Written problem — Count how many lines of the material hold "context". Respond with that number alone.

====================

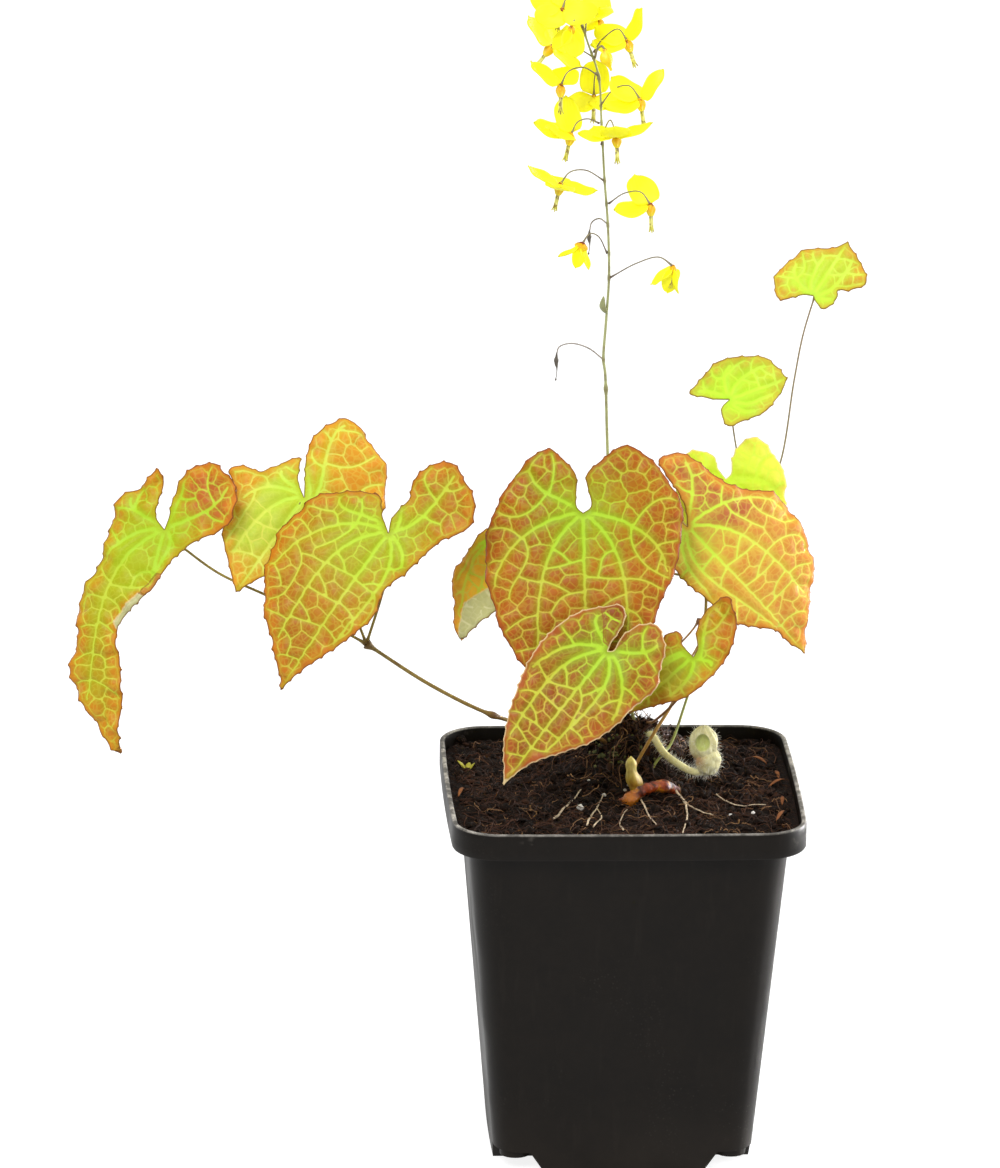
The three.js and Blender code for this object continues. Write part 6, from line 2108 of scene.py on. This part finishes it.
LEAF_STALKS = [
    LeafStalk(
        "stalk_left",
        stem=[(-0.5, 16, 92), (-2, 14.2, 98.5), (-4.2, 12, 101.8), (-15, 5, 106), (-33, -7, 114.5),
              (-49, -10, 123.5), (-65.5, -10, 134.5)],
        radius=(0.56, 0.46), knots=[Knot((-33, -7, 114.5), 0.95, 2.2), Knot((-65.5, -10, 134.5), 1.35, 2.2)],
        stalklets={
            "leaflet_1": [(-77.5, -9, 141), (-92, -7, 147), (-103, -6, 152), (-112, -7, 159)],
            "leaflet_2": [(-69.5, -4, 143.5), (-76, 1, 157.5)],
            "leaflet_3": [(-62, -9, 146), (-59.5, -11, 157.5)],
        },
        finish=StalkFinish((124, 92, 42), (150, 132, 62), (92, 58, 30)),
    ),
    LeafStalk(
        "stalk_centre",
        stem=[(1.5, 1.5, 87.5), (3.5, 1.5, 96.5), (8.5, 4, 105.5), (13.5, 8, 112.5), (19.5, 10, 125),
              (22, 11, 137.5), (21.5, 12, 145)],
        radius=(0.46, 0.38), knots=[Knot((21.5, 12, 145), 0.95)],
        stalklets={
            "leaflet_4": [(7.5, 9, 148.5), (-16, 8, 155)],
            "leaflet_5": [(12.5, 7, 152), (-1, 0, 161)],
            "leaflet_7": [(19.5, 12.5, 152)],
        },
        finish=StalkFinish((188, 140, 62), (150, 136, 80), (112, 76, 40)),
    ),
    LeafStalk(
        "stalk_front",
        stem=[(7, 21.2, 94), (7.3, 20.2, 100), (7.7, 18.4, 103.8), (8.3, 12, 106.4), (9.1, 5, 109.2),
              (13, 2, 114), (18, 0, 121.8), (19.5, -3, 130.8), (19.5, -5, 139.5)],
        radius=(0.38, 0.32), knots=[Knot((19.5, -5, 139.5), 0.7)],
        stalklets={
            "leaflet_6": [(17.5, -6.5, 137), (13, -10.3, 133.6), (8.5, -12.6, 131.9), (5, -17, 132),
                          (2.5, -24, 133.9), (1, -27.3, 135.7)],
            "leaflet_8": [(20.5, -6.5, 137)],
        },
        finish=StalkFinish((140, 92, 48), (150, 108, 56), (92, 56, 34)),
    ),
    LeafStalk(
        "stalk_young",
        stem=[(7.2, 3.7, 86.5), (8.2, 4.1, 93), (9.2, 4.7, 97.4), (11.5, 6, 100), (13.5, 8, 102),
              (17.5, 13, 112), (21.5, 18, 123), (28.5, 23, 136), (34, 26, 151.5)],
        radius=(0.38, 0.3), knots=[Knot((34, 26, 151.5), 0.65)],
        stalklets={
            "leaflet_9": [(31.5, 25.5, 160)],
            "leaflet_10": [(31.5, 26, 167.5), (29, 25.5, 181.5)],
            "leaflet_11": [(37.5, 26.5, 162), (41.5, 27, 172), (44.5, 27, 193.5), (46.5, 27, 205.5)],
        },
        finish=StalkFinish((170, 182, 96), (146, 126, 96), (124, 108, 74), 0.4),
    ),
]

FLOWERS = [
    Flower("flower_1", (11.5, 1, 231.2), (-0.1, -0.05, -1), [(186, -46), (330, -76), (250, -80)],
           [(-4.5, 5, 227), (2.5, 3, 231.5), (8, 2, 233.3)], 0.8, width=6.0),
    Flower("flower_2", (-11.6, 0, 237.4), (-0.35, -0.2, -0.9), [(12, -56), (80, -70), (190, -50)],
           [(-5, 5, 233.5), (-7.5, 3, 238.5), (-9.8, 1.3, 239.6)], 0.7, width=5.0, cup_size=1.6),
    Flower("flower_3", (5.5, 1, 247.3), (0.05, 0, -1), [(240, 42), (185, -10)],
           [(-5, 5, 246.5), (-1, 3, 249.8), (3, 1.5, 250.5)]),
    Flower("flower_4", (-17.4, 0.5, 252.8), (-0.2, 0, -0.98), [(5, 0), (95, 8), (180, 14), (262, -4)],
           [(-6, 5, 252.5), (-11, 2.5, 255.9), (-15, 1, 255.8)], twist=4.0),
    Flower("flower_5", (-3.7, -5, 266.8), (0.05, 0, -1), [(12, 19), (95, 25), (190, 3), (235, 0)],
           [(-7, 5, 262), (-6, 1, 268), (-5, -3, 270.3)], twist=4.0),
    Flower("flower_6", (-14.8, 2, 265.4), (-0.2, 0, -0.98), [(180, 5), (132, 12), (235, 55)],
           [(-7.5, 5, 267.5), (-10.5, 4, 268.9), (-13.2, 3, 268.3)]),
    Flower("flower_7", (-17.8, -2, 279.1), (0, -0.2, -0.98), [(285, 28), (190, 38)],
           [(-8, 5, 280), (-12, 2, 282.8), (-16, -1, 282.4)]),
    Flower("flower_8", (2.4, 0, 275), (0.15, 0, -0.99), [(0, 46), (215, 32), (165, -5)],
           [(-7.5, 5, 272), (-4, 3.5, 276.9), (-0.2, 1.1, 278.2)]),
    Flower("flower_9", (-8.5, 16, 271.6), (0, 0.1, -1), [(50, 0), (140, -5), (275, 50)],
           [(-8, 5, 279), (-8.3, 10, 279.4), (-8.5, 15, 276)]),
    Flower("flower_10", (-0.7, 8, 288.1), (0.3, 0, -0.95), [(0, 48), (215, 30), (172, 10)],
           [(-9.3, 5, 286), (-7, 8.5, 288.4), (-3, 9, 291)]),
    Flower("flower_11", (-19.8, 7, 286.9), (-0.6, 0, -0.8), [(0, 3), (195, 15), (282, 22)],
           [(-9, 5, 284.5), (-12.5, 8, 286), (-17, 8, 289)]),
    Flower("flower_12", (-17.5, 1.5, 298), (-0.15, 0.45, -0.88), [(20, 12), (135, 0), (200, 8), (280, 20)],
           [(-13, 5, 295), (-13.8, 5.5, 299), (-16, 3.5, 301.5)]),
    Flower("flower_13", (-7.5, 18, 291.1), (0.2, 0.2, -0.95), [(80, 40), (160, 15), (270, 30)],
           [(-11.5, 5, 291), (-10.8, 10, 293.4), (-8.5, 17, 293.2)]),
    Flower("flower_14", (-15.2, -2, 294.4), (-0.1, 0.1, -0.98), [(180, -58), (60, -66), (300, -62)],
           [(-12.2, 5, 292.6), (-13, 1.5, 294.8), (-14.5, -1, 295.9)], 0.8),
]


# Studio


@dataclass
class Studio:
    """A plain white floor, soft light all round and the camera."""

    aim: Triple = (-31.796, 0.437, 147.35)
    azimuth: float = -3.244
    elevation: float = 17.27
    distance: float = 2991.3
    roll: float = 0.765
    lens: float = 361.98
    ambient: float = 0.37

    def build(self) -> None:
        """Makes the floor, the lights and the camera."""
        scene = bpy.context.scene
        scene.view_settings.view_transform = "Standard"
        scene.world = self.room()
        self.floor()
        self.light("key", (-700, -1500, 1600), 900, 31.0)
        self.light("right", (1450, 0, 250), 1500, 15.0)
        self.light("right_rim", (1100, 1200, 300), 900, 12.0)
        self.light("low_right", (620, 260, 90), 320, 2.4)
        self.light("pot_edge", (560, 330, 60), 110, 0.19, (20, 0, 40), 14.0)
        self.light("left", (-1300, 1100, 250), 500, 5.0)
        self.light("top", (150, 300, 1700), 900, 8.0)
        self.camera()

    def room(self) -> bpy.types.World:
        """White all round for the camera, and a softer even light on the plant."""
        world = bpy.data.worlds.new("white_room")
        world.use_nodes = True
        world.node_tree.nodes.clear()
        nodes = Nodes(world.node_tree)
        seen = nodes.new("LightPath").outputs["Is Camera Ray"]
        strength = nodes.fade(seen, 0.0, 1.0, self.ambient, 1.0)
        light = nodes.new("Background", {"Color": (1.0, 1.0, 1.0, 1.0), "Strength": strength})
        nodes.new("OutputWorld", {"Surface": light.outputs[0]})
        return world

    def floor(self) -> None:
        """The plain pale floor under the pot."""
        shape = Shape()
        half = 6000.0
        shape.add(at_height(np.array(CORNERS[2:] + CORNERS[:2]) * half, 0.0), [(0, 1, 2, 3)])
        made, nodes = new_material("white_floor")
        seen = nodes.new("LightPath").outputs["Is Camera Ray"]
        nodes.surface((0.35, 0.35, 0.35, 1.0), 0.9, Emission_Color=(1.0, 1.0, 1.0, 1.0),
                      Emission_Strength=nodes.fade(seen, 0.0, 1.0, 0.35, 0.85))
        shape.build("studio_floor", [made])

    def light(self, name: str, place_at: Triple, size: float, power: float, aim: Triple = (-10, 0, 150),
              spread: float = 180.0) -> None:
        """A soft square light turned to the plant, or a narrow one turned to a part of it."""
        data = bpy.data.lights.new(name, "AREA")
        data.size = size * MM
        data.energy = power
        data.spread = math.radians(spread)
        lamp = bpy.data.objects.new(name, data)
        lamp.location = Vector(place_at) * MM
        lamp.visible_camera = False
        lamp.rotation_euler = (Vector(aim) * MM - lamp.location).to_track_quat("-Z", "Y").to_euler()
        bpy.context.scene.collection.objects.link(lamp)

    def camera(self) -> None:
        """The camera at the photograph's angle."""
        a, e, r = (math.radians(x) for x in (self.azimuth, self.elevation, self.roll))
        back = Vector((math.sin(a) * math.cos(e), -math.cos(a) * math.cos(e), math.sin(e)))
        right = Vector((math.cos(a), math.sin(a), 0.0))
        up = back.cross(right)
        side = right * math.cos(r) + up * math.sin(r)
        top = up * math.cos(r) - right * math.sin(r)
        data = bpy.data.cameras.new("camera")
        data.lens = self.lens
        data.sensor_width = 36.0
        data.clip_start, data.clip_end = 0.1, 40.0
        lens = bpy.data.objects.new("camera", data)
        at = (Vector(self.aim) + back * self.distance) * MM
        basis = Matrix((side, top, back)).transposed().to_4x4()
        lens.matrix_world = Matrix.Translation(at) @ basis
        bpy.context.scene.collection.objects.link(lens)
        bpy.context.scene.camera = lens


def main() -> None:
    """Builds the plant in its pot, then the studio."""
    make_groups()
    for leaflet in LEAFLETS:
        leaflet.build()
    by_name = {leaflet.name: leaflet for leaflet in LEAFLETS}
    for stalk in LEAF_STALKS:
        stalk.build(by_name)
    Pot().build()
    Compost().build()
    joints = [flower.pedicel[0] for flower in FLOWERS]
    spent = [
        (((-5.5, 6.5, 205), (-9.5, 5, 208.5), (-14, 4, 210), (-17, 4, 209)), (-17.5, 4, 207), 4.0),
        (((-5, 5, 241), (-7, 6, 242.3), (-9, 7, 241)), (-9.5, 7, 238.5), 3.5),
    ]
    FlowerStalk(RACEME, RACEME_RADIUS, [*joints, (-5.5, 6.5, 205), (-5, 5, 241)], spent,
                ((-5, 5.6, 217.5), (-6, 4.6, 219.5), (-5.8, 4.4, 222.3)), (-4.6, 6.8, 197),
                StalkFinish((196, 198, 136), (160, 166, 116), (116, 100, 68))).build()
    finishes = petal_finishes()
    for flower in FLOWERS:
        flower.build(finishes)
    FlowerBud().build(finishes)
    YoungShoot().build()
    CrownBud().build()
    Rhizome().build()
    Studio().build()
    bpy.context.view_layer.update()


if __name__ == "__main__":
    main()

====================

Written solution — 5